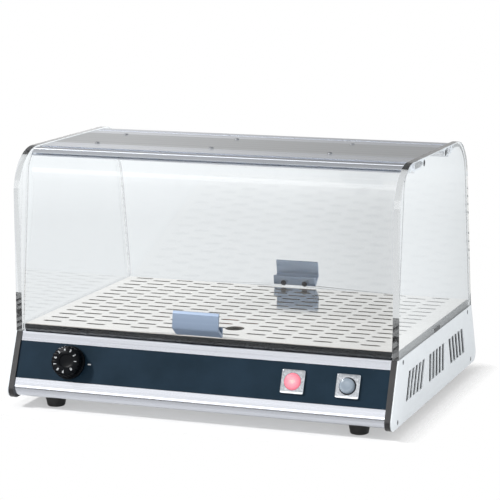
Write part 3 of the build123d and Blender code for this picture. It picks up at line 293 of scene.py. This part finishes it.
looks = {
    "aluminium": brushed("satin_aluminium", colour(196, 199, 206), colour(212, 215, 222), 0.16, 0.24,
                         along_x, 0.008),
    "panel_blue": moulded("blue_paint", colour(19, 36, 48), colour(24, 42, 56), 0.34, 0.46, 1500.0, 0.01,
                          Specular_IOR_Level=0.08),
    "black_frame": moulded("black_frame_plastic", colour(22, 22, 24), colour(34, 33, 35), 0.3, 0.45,
                           1200.0, 0.02),
    "side_satin": moulded("pale_satin_paint", colour(220, 225, 229), colour(228, 233, 237), 0.35, 0.5,
                          1300.0, 0.012),
    "zinc_screw": plated("zinc_plate", colour(104, 106, 110), colour(150, 152, 155), 0.36, 0.5),
    "black_screw": plated("blackened_steel", colour(38, 38, 40), colour(66, 66, 70), 0.25, 0.45),
    "galvanised": spangled("galvanised_sheet", colour(165, 169, 172), colour(205, 208, 210), 0.25, 0.45),
    "rubber": moulded("black_rubber", colour(18, 18, 18), colour(36, 35, 34), 0.6, 0.85, 700.0, 0.06),
    "black_sheet": moulded("black_satin_paint", colour(6, 9, 12), colour(13, 17, 21), 0.4, 0.5,
                           1100.0, 0.015, Specular_IOR_Level=0.08),
    "reflector": brushed("reflector_sheet", colour(170, 168, 164), colour(214, 212, 206), 0.2, 0.35,
                         along_x, 0.02),
    "element": plated("heater_tube", colour(62, 56, 52), colour(96, 86, 80), 0.4, 0.6),
    "brass": plated("plain_brass", colour(176, 142, 84), colour(222, 190, 122), 0.22, 0.4),
    "copper": plated("drawn_copper", colour(172, 104, 74), colour(224, 150, 114), 0.25, 0.45),
    "inner_plastic": moulded("inner_black_plastic", colour(18, 18, 19), colour(30, 30, 32), 0.4, 0.55,
                             900.0, 0.02),
    "inner_steel": plated("turned_steel", colour(150, 150, 152), colour(200, 200, 202), 0.2, 0.35),
    "black_plastic": moulded("black_nylon", colour(20, 20, 21), colour(34, 34, 36), 0.35, 0.5, 900.0, 0.03),
    "terminal_plastic": moulded("terminal_nylon", colour(222, 218, 204), colour(234, 231, 220), 0.4, 0.55,
                                900.0, 0.02),
    "chrome": plated("polished_chrome", colour(186, 190, 196), colour(208, 212, 217), 0.1, 0.2),
    "red_lens": lit_lens(),
    "clear_bulb": clear_sheet("bulb_glass", (0.98, 0.96, 0.93, 1.0), 1.45),
    "button_plastic": moulded("pale_grey_plastic", colour(118, 130, 142), colour(140, 152, 164), 0.16, 0.26,
                              1200.0, 0.02, Coat_Weight=0.4),
    "knob_black": moulded("gloss_black_plastic", colour(4, 6, 9), colour(8, 10, 14), 0.3, 0.4,
                          1400.0, 0.01, Specular_IOR_Level=0.06),
    "clear_acrylic": clear_sheet("cast_acrylic", (0.985, 0.993, 0.997, 1.0), 1.49),
    "top_satin": brushed("satin_top_sheet", colour(196, 198, 200), colour(214, 216, 218), 0.3, 0.42,
                         along_x, 0.01),
    "rail_aluminium": brushed("satin_rail", colour(206, 210, 218), colour(226, 230, 236), 0.22, 0.34,
                              along_x, 0.008),
    "handle_aluminium": brushed("satin_handle", colour(122, 138, 160), colour(140, 156, 178), 0.3, 0.42,
                                along_x, 0.01, 0.35),
    "tray_steel": brushed("polished_tray_steel", colour(240, 234, 228), colour(250, 245, 240), 0.06, 0.12,
                          along_x, 0.004, 0.85),
}
white_print = moulded("white_print", colour(205, 210, 214), colour(225, 228, 230), 0.4, 0.5, 900.0, 0.005)

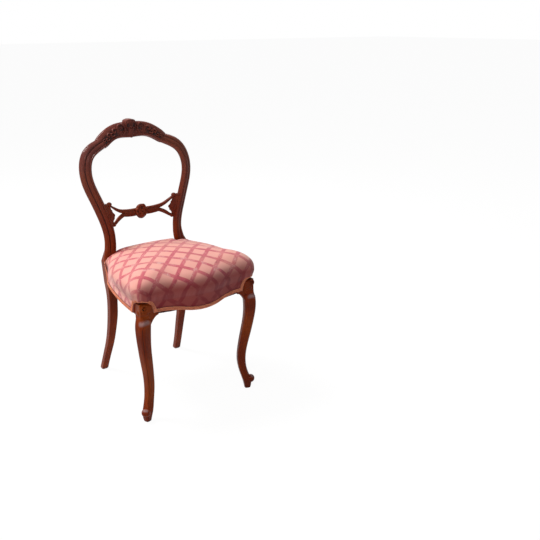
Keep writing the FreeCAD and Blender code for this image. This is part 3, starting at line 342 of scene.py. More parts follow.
def makeWood(name, look):
    # Streaked grain and broad patches, painted shade in carved hollows and a painted highlight on knees and toes,
    # pale nicks, a grey-purple tint that grows with height (partly dulled polish, partly painted sheen), and a thin
    # clear coat.
    material, tree = newMaterial(name)
    spot = node(tree, "ShaderNodeTexCoord", output=3)
    uv = node(tree, "ShaderNodeUVMap", {"uv_map": "weave"})
    streaks = noise(tree, uv if look["followsPiece"] else spot, 1.0, 5.0, look["grain"])
    patches = noise(tree, spot, 9.0, 2.0)
    tone = streaks * 0.42 + patches * 0.58
    colour = node(tree, "ShaderNodeValToRGB", {"stops": look["stops"]}, (tone,))
    if look["carved"]:
        height = node(tree, "ShaderNodeAttribute", {"attribute_name": "carving"}, output=2)
        # Painted shade: below zero the level darkens the wood to near black in grooves and hollows.
        hollowShade = ranged(tree, height, -1.6, 0.2, 1.0, 0.0)
        colour = mix(tree, hollowShade, colour, look["hollowShade"])
        # Painted highlight: a high level lightens the wood to a pale grey-pink on the knee and toe tops.
        paintedHighlight = ranged(tree, height, 2.6, 9.0, 0.0, 0.6)
        colour = mix(tree, paintedHighlight, colour, look["paintedHighlight"])
    nicks = noise(tree, spot, 170.0, 2.0)
    nick = ranged(tree, nicks, 0.8, 0.83, 0.0, 1.0)
    colour = mix(tree, nick * 0.5, colour, look["nick"])
    # Partly dulled polish and partly painted sheen: a grey-purple tint towards the top, standing in for light
    # reflected from above.
    high = node(tree, "ShaderNodeSeparateXYZ", None, (spot,), output=2)
    dull = ranged(tree, high, 0.47, 0.72, 0.0, look["dullingAndSheenShare"])
    colour = mix(tree, dull, colour, look["dull"])
    rough = 0.2 + 0.16 * patches
    fine = node(tree, "ShaderNodeBump", None, {"Strength": 0.05, "Distance": 0.0004, "Height": streaks})
    surface(tree, Base_Color=colour, Roughness=rough + look["rougher"], Coat_Weight=look["coat"],
            Coat_Roughness=0.12, Specular_IOR_Level=0.06, Normal=fine)
    return material


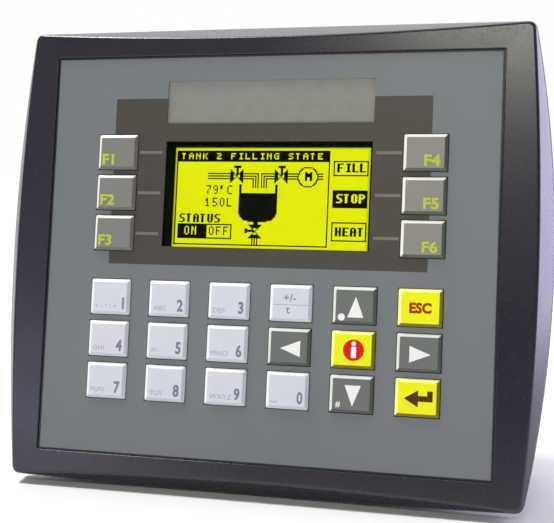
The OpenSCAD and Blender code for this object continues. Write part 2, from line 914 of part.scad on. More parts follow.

Request.
Quote each line of the data above exactly as written.

Full answer.
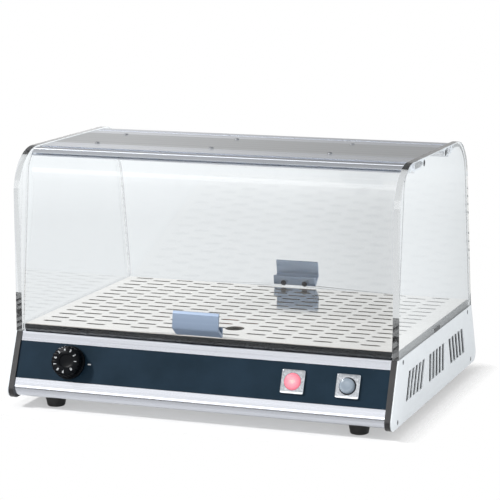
Write part 3 of the build123d and Blender code for this picture. It picks up at line 293 of scene.py. This part finishes it.
looks = {
    "aluminium": brushed("satin_aluminium", colour(196, 199, 206), colour(212, 215, 222), 0.16, 0.24,
                         along_x, 0.008),
    "panel_blue": moulded("blue_paint", colour(19, 36, 48), colour(24, 42, 56), 0.34, 0.46, 1500.0, 0.01,
                          Specular_IOR_Level=0.08),
    "black_frame": moulded("black_frame_plastic", colour(22, 22, 24), colour(34, 33, 35), 0.3, 0.45,
                           1200.0, 0.02),
    "side_satin": moulded("pale_satin_paint", colour(220, 225, 229), colour(228, 233, 237), 0.35, 0.5,
                          1300.0, 0.012),
    "zinc_screw": plated("zinc_plate", colour(104, 106, 110), colour(150, 152, 155), 0.36, 0.5),
    "black_screw": plated("blackened_steel", colour(38, 38, 40), colour(66, 66, 70), 0.25, 0.45),
    "galvanised": spangled("galvanised_sheet", colour(165, 169, 172), colour(205, 208, 210), 0.25, 0.45),
    "rubber": moulded("black_rubber", colour(18, 18, 18), colour(36, 35, 34), 0.6, 0.85, 700.0, 0.06),
    "black_sheet": moulded("black_satin_paint", colour(6, 9, 12), colour(13, 17, 21), 0.4, 0.5,
                           1100.0, 0.015, Specular_IOR_Level=0.08),
    "reflector": brushed("reflector_sheet", colour(170, 168, 164), colour(214, 212, 206), 0.2, 0.35,
                         along_x, 0.02),
    "element": plated("heater_tube", colour(62, 56, 52), colour(96, 86, 80), 0.4, 0.6),
    "brass": plated("plain_brass", colour(176, 142, 84), colour(222, 190, 122), 0.22, 0.4),
    "copper": plated("drawn_copper", colour(172, 104, 74), colour(224, 150, 114), 0.25, 0.45),
    "inner_plastic": moulded("inner_black_plastic", colour(18, 18, 19), colour(30, 30, 32), 0.4, 0.55,
                             900.0, 0.02),
    "inner_steel": plated("turned_steel", colour(150, 150, 152), colour(200, 200, 202), 0.2, 0.35),
    "black_plastic": moulded("black_nylon", colour(20, 20, 21), colour(34, 34, 36), 0.35, 0.5, 900.0, 0.03),
    "terminal_plastic": moulded("terminal_nylon", colour(222, 218, 204), colour(234, 231, 220), 0.4, 0.55,
                                900.0, 0.02),
    "chrome": plated("polished_chrome", colour(186, 190, 196), colour(208, 212, 217), 0.1, 0.2),
    "red_lens": lit_lens(),
    "clear_bulb": clear_sheet("bulb_glass", (0.98, 0.96, 0.93, 1.0), 1.45),
    "button_plastic": moulded("pale_grey_plastic", colour(118, 130, 142), colour(140, 152, 164), 0.16, 0.26,
                              1200.0, 0.02, Coat_Weight=0.4),
    "knob_black": moulded("gloss_black_plastic", colour(4, 6, 9), colour(8, 10, 14), 0.3, 0.4,
                          1400.0, 0.01, Specular_IOR_Level=0.06),
    "clear_acrylic": clear_sheet("cast_acrylic", (0.985, 0.993, 0.997, 1.0), 1.49),
    "top_satin": brushed("satin_top_sheet", colour(196, 198, 200), colour(214, 216, 218), 0.3, 0.42,
                         along_x, 0.01),
    "rail_aluminium": brushed("satin_rail", colour(206, 210, 218), colour(226, 230, 236), 0.22, 0.34,
                              along_x, 0.008),
    "handle_aluminium": brushed("satin_handle", colour(122, 138, 160), colour(140, 156, 178), 0.3, 0.42,
                                along_x, 0.01, 0.35),
    "tray_steel": brushed("polished_tray_steel", colour(240, 234, 228), colour(250, 245, 240), 0.06, 0.12,
                          along_x, 0.004, 0.85),
}
white_print = moulded("white_print", colour(205, 210, 214), colour(225, 228, 230), 0.4, 0.5, 900.0, 0.005)

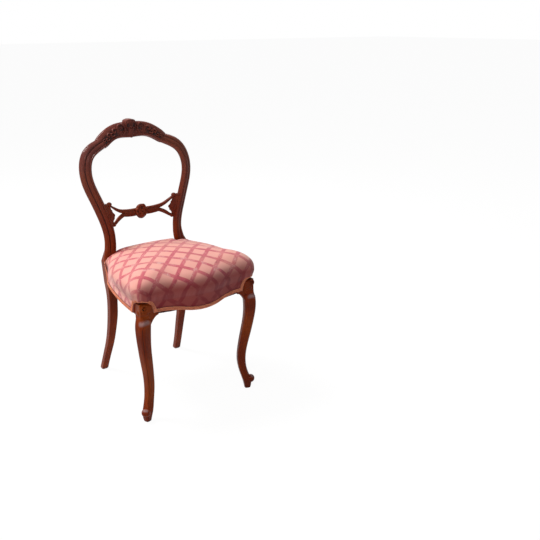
Keep writing the FreeCAD and Blender code for this image. This is part 3, starting at line 342 of scene.py. More parts follow.
def makeWood(name, look):
    # Streaked grain and broad patches, painted shade in carved hollows and a painted highlight on knees and toes,
    # pale nicks, a grey-purple tint that grows with height (partly dulled polish, partly painted sheen), and a thin
    # clear coat.
    material, tree = newMaterial(name)
    spot = node(tree, "ShaderNodeTexCoord", output=3)
    uv = node(tree, "ShaderNodeUVMap", {"uv_map": "weave"})
    streaks = noise(tree, uv if look["followsPiece"] else spot, 1.0, 5.0, look["grain"])
    patches = noise(tree, spot, 9.0, 2.0)
    tone = streaks * 0.42 + patches * 0.58
    colour = node(tree, "ShaderNodeValToRGB", {"stops": look["stops"]}, (tone,))
    if look["carved"]:
        height = node(tree, "ShaderNodeAttribute", {"attribute_name": "carving"}, output=2)
        # Painted shade: below zero the level darkens the wood to near black in grooves and hollows.
        hollowShade = ranged(tree, height, -1.6, 0.2, 1.0, 0.0)
        colour = mix(tree, hollowShade, colour, look["hollowShade"])
        # Painted highlight: a high level lightens the wood to a pale grey-pink on the knee and toe tops.
        paintedHighlight = ranged(tree, height, 2.6, 9.0, 0.0, 0.6)
        colour = mix(tree, paintedHighlight, colour, look["paintedHighlight"])
    nicks = noise(tree, spot, 170.0, 2.0)
    nick = ranged(tree, nicks, 0.8, 0.83, 0.0, 1.0)
    colour = mix(tree, nick * 0.5, colour, look["nick"])
    # Partly dulled polish and partly painted sheen: a grey-purple tint towards the top, standing in for light
    # reflected from above.
    high = node(tree, "ShaderNodeSeparateXYZ", None, (spot,), output=2)
    dull = ranged(tree, high, 0.47, 0.72, 0.0, look["dullingAndSheenShare"])
    colour = mix(tree, dull, colour, look["dull"])
    rough = 0.2 + 0.16 * patches
    fine = node(tree, "ShaderNodeBump", None, {"Strength": 0.05, "Distance": 0.0004, "Height": streaks})
    surface(tree, Base_Color=colour, Roughness=rough + look["rougher"], Coat_Weight=look["coat"],
            Coat_Roughness=0.12, Specular_IOR_Level=0.06, Normal=fine)
    return material


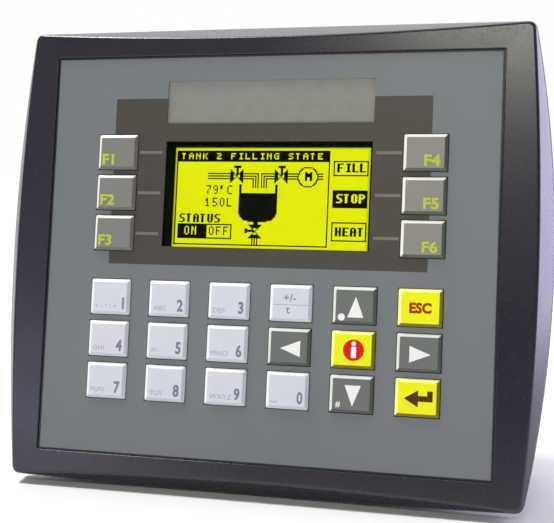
The OpenSCAD and Blender code for this object continues. Write part 2, from line 914 of part.scad on. More parts follow.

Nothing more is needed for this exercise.